-- begin SOURCE MATERIAL --
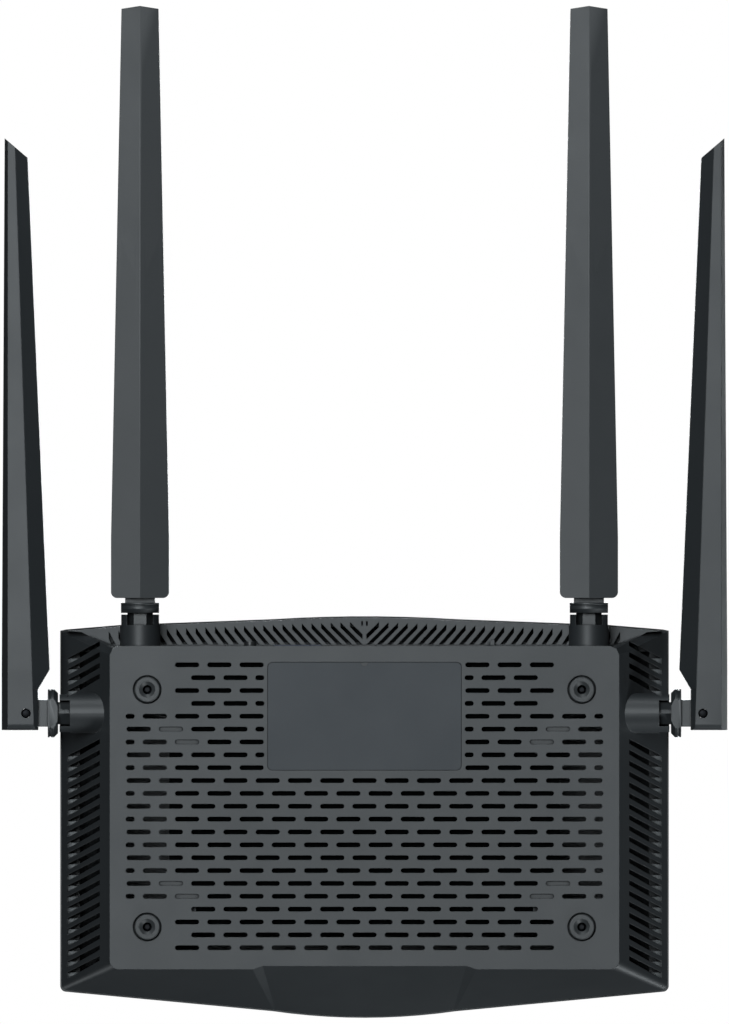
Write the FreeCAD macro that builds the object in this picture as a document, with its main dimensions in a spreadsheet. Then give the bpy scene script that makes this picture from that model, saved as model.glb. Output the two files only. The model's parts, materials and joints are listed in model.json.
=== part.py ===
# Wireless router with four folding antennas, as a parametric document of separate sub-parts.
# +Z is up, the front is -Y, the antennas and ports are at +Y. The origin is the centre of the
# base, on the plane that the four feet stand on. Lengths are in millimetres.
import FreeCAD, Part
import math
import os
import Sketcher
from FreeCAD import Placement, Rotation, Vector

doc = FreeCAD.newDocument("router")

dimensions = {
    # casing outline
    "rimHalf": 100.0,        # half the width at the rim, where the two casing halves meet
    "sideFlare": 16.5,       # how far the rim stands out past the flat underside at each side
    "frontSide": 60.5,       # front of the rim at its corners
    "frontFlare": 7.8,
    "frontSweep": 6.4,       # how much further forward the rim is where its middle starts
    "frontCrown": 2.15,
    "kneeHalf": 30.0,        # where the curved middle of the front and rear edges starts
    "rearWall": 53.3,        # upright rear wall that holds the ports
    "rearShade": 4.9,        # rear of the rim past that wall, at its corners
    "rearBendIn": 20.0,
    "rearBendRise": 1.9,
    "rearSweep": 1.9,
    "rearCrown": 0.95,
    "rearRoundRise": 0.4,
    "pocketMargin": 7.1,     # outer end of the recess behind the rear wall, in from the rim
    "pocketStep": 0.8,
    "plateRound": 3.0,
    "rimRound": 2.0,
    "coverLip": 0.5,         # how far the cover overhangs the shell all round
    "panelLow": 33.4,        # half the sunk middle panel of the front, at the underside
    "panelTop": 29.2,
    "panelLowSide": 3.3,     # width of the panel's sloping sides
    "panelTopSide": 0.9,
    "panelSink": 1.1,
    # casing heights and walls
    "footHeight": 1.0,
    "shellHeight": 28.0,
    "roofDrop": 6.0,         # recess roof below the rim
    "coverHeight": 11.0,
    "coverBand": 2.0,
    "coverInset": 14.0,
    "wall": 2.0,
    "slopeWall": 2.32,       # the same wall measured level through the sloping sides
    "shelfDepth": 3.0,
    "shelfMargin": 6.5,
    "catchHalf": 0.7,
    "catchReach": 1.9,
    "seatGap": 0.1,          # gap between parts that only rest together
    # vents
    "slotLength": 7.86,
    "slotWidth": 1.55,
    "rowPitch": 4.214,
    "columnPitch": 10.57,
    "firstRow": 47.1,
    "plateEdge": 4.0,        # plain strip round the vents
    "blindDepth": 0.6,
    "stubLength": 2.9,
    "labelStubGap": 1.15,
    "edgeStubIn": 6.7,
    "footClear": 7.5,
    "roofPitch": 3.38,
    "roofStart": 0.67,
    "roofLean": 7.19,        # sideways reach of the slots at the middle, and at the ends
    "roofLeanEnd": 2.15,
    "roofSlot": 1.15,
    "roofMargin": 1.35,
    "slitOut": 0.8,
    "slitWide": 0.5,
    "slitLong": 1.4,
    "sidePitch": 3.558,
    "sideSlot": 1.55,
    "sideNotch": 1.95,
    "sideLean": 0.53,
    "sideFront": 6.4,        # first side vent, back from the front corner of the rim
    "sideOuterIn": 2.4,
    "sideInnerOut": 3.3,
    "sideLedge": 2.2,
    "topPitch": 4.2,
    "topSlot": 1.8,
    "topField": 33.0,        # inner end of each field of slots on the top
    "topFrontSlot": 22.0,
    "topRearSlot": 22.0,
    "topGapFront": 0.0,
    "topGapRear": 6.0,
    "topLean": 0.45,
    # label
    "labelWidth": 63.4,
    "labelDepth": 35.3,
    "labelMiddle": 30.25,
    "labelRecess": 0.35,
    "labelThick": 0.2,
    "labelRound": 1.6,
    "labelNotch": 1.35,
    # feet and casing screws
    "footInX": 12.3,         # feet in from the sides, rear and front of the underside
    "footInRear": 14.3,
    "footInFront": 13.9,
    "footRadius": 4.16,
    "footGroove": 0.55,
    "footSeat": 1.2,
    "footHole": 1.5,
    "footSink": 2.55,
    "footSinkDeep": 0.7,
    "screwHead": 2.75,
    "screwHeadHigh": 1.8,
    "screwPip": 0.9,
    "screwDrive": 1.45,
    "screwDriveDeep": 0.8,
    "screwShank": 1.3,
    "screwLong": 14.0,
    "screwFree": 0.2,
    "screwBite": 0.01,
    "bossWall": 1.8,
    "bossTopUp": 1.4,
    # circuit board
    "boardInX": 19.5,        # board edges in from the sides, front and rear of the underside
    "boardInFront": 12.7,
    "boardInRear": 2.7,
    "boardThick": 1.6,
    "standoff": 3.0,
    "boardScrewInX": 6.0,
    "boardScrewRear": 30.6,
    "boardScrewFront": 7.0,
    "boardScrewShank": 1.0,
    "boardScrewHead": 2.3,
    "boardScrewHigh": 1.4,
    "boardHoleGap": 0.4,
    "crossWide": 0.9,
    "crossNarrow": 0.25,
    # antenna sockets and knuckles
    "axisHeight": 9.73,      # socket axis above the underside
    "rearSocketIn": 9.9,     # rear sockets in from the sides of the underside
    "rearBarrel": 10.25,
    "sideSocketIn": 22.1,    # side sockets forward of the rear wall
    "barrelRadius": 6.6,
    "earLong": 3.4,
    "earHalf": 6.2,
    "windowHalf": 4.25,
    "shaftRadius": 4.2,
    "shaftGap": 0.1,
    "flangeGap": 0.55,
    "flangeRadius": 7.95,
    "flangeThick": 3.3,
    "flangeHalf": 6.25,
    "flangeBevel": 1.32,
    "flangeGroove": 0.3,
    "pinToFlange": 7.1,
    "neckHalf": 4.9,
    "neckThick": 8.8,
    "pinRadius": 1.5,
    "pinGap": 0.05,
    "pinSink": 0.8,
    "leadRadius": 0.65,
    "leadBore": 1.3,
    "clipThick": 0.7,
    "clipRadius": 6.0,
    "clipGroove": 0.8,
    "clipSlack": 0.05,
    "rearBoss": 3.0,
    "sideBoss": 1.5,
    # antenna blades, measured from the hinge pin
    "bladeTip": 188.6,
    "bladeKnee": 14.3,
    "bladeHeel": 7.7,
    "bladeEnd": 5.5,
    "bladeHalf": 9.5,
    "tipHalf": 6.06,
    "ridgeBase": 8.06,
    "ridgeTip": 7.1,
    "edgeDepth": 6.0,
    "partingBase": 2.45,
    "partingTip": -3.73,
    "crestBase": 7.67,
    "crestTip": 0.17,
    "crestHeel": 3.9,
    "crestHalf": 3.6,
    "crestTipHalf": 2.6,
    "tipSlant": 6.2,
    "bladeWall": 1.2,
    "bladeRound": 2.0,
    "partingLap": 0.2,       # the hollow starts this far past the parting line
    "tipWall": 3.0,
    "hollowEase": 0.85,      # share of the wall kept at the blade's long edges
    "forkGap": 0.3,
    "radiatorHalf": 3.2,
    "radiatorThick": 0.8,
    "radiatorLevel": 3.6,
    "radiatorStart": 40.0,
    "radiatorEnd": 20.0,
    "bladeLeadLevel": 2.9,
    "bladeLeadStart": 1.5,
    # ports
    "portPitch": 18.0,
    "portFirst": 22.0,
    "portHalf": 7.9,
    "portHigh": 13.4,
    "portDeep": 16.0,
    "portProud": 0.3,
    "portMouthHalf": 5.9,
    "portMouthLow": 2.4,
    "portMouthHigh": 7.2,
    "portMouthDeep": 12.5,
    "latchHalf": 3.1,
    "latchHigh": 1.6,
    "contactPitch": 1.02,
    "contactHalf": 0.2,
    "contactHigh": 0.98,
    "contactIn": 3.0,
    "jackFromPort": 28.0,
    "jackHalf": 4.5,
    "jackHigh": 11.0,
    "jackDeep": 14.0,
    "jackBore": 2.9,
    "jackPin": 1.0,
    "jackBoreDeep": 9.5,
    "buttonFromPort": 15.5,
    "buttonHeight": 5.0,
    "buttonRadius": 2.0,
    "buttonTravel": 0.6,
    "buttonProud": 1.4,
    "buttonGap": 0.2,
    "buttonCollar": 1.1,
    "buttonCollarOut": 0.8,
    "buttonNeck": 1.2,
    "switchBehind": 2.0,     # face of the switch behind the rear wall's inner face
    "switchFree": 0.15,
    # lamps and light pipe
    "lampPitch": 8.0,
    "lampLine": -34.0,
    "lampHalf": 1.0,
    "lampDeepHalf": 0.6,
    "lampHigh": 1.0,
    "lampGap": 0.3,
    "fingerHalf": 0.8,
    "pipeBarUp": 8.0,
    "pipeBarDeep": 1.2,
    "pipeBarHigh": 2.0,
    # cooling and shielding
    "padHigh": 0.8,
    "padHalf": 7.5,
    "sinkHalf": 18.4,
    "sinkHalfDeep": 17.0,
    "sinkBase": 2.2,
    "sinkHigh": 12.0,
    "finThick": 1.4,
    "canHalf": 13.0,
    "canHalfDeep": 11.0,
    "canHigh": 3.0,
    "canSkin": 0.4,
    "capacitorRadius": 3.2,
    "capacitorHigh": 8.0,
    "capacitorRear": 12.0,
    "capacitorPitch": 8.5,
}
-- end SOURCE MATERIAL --
Tally the lines of the data that contain the string "FreeCAD" and report the total alone.

4